Sometimes, I think that letting the Democrats control everything for 2 years would work out just fine. Let one party take responsibility for everything. When they can't whine and finger-point, what will they actually step up and do? It will be interesting to know. And it will do the Republicans good to retool and define themselves, with an eye toward the 2010 election. I'd like to see this clarification after so many years of obfuscation.
This goes along with my problem that McCain had abandoned the effort to define himself as conservative. I could see myself voting for a conservative. I would like some
good conservatism. But I did not see it in McCain. Certainly, just bringing in Palin was no substitute for having his own clear principles.
October 30, later that day: I agree with The Economist: "on the great issue of the campaign, the financial crisis, he has seemed all at sea, emitting panic and indecision."
October 31: A dream reveals my emotional picture of McCain: an angry old man who is not interested in rational debate.

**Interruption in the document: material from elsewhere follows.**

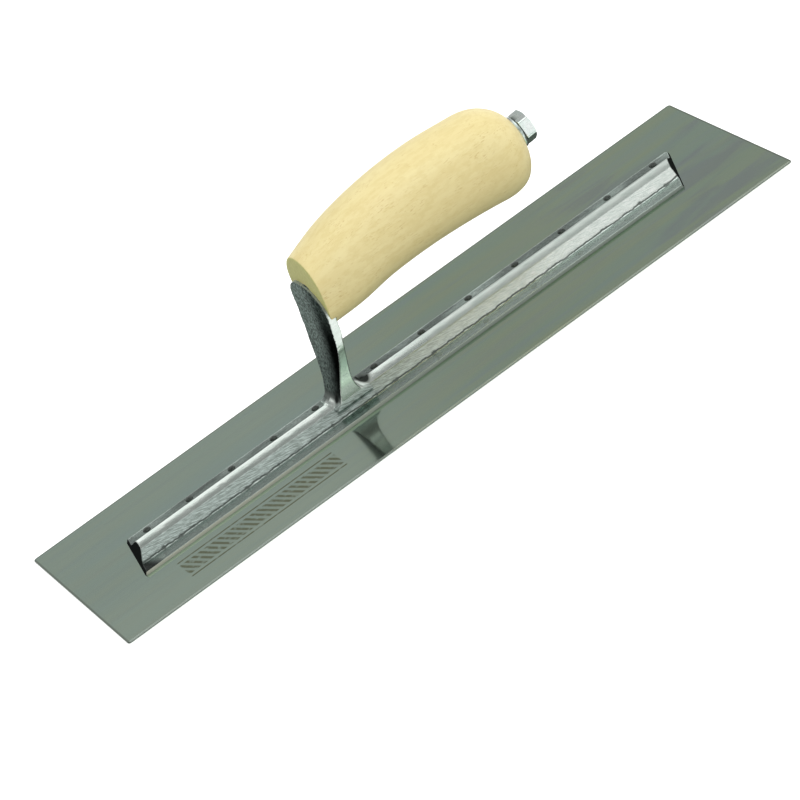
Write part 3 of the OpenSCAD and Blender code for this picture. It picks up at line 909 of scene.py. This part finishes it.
def mounting_material():
    """Cast aluminium, coloured by the zones that shape_surface stores."""
    m = Material("cast_aluminium")
    ends, pocket, toe, ground, top, front, flank, flange, rim, edge, arch = (
        m.attribute(name) for name in ("ends", "pocket", "toe", "ground", "top", "front",
                                       "flank", "flange", "rim", "rear_edge", "arch"))
    x, y, z = m.axis(0), m.axis(1), m.axis(2)
    blot = m.noise(size=(7, 4, 5), detail=4, rough=0.6)
    cast = m.noise(size=1.1, detail=4, rough=0.65)
    # grinding scratches, slanted to the spar
    along = x * 0.966 + y * -0.26
    across = x * 0.26 + (y + z) * 0.9
    slanted = m.add("CombineXYZ", {0: along * (1 / 4.2), 1: across * (1 / 0.62)})
    scratch = m.texture(slanted, detail=4, rough=0.7)
    streak = m.noise(size=(30, 1.1, 1.4), detail=3, rough=0.6)
    patch = m.noise(size=(34, 12, 12), offset=(2, 0, 0), detail=2, rough=0.5)
    worn = x.rise(-45, 60)                       # painted light: brighter towards the screw end; the same ramp also roughens the crown
    base = blot.rise(0.3, 0.7).colours((0.78, 0.89, 0.82), (0.90, 0.98, 0.92))
    base = base.tint(streak.rise(0.45, 0.7) * 0.25, (0.64, 0.71, 0.66))
    # flanges: duller than the rib and brighter towards +X as painted light; the +Y one patchy, and
    # darker close to the rib as painted shade
    far = y.rise(-1, 1)
    dull = worn.between(0.62, 0.80)
    spots = patch.rise(0.40, 0.62)
    dull = far.between(dull, dull * spots.between(0.50, 1.05))
    nook = far * y.fall(9.6, 11.8)
    dull = dull * nook.between(1.0, 0.6)
    dull = dull * cast.rise(0.35, 0.7).between(0.88, 1.08)
    grey = blot.rise(0.3, 0.7).colours((0.80, 0.98, 0.89), (0.90, 1.05, 0.97))
    base = base.tint(flange, grey.dimmed(dull))
    # coarse ground sides: bright scratches over a duller skin, both darker towards -X as painted
    # light
    skin = worn.colours((0.27, 0.325, 0.295), (0.74, 0.82, 0.77))
    bright = worn.colours((0.66, 0.77, 0.73), (0.98, 1.04, 0.98))
    base = base.tint(ground * 0.95, scratch.rise(0.38, 0.64).colours(skin, bright))
    # painted shade: the +Y shoulder of the crown is duller past the shank
    base = base.tint(top * worn * (y.rise(2.4, 3.2) * 0.65), (0.36, 0.41, 0.37))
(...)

November 3: "One thing I don't like about John McCain is that he never showed respect for Bush. He was all about distancing himself from Bush, but if it's distance you want from Bush, there's Obama. And Obama had no reason to defend the other party's President, but for all his criticism of Bush's policies, I don't remember Obama taking ugly potshots at Bush. McCain treated Bush like an outcast. Was there even a word of defense for the man who protected us from terrorist attacks for 7 years?"
***
How did McCain lose me?
1. He did not understand economics,
the most important issue.
2. He lost the ability to make the experience argument.
3. He never defined himself as a principled conservative.
4. Erratic and incoherent, he lacked sufficient mental capacity.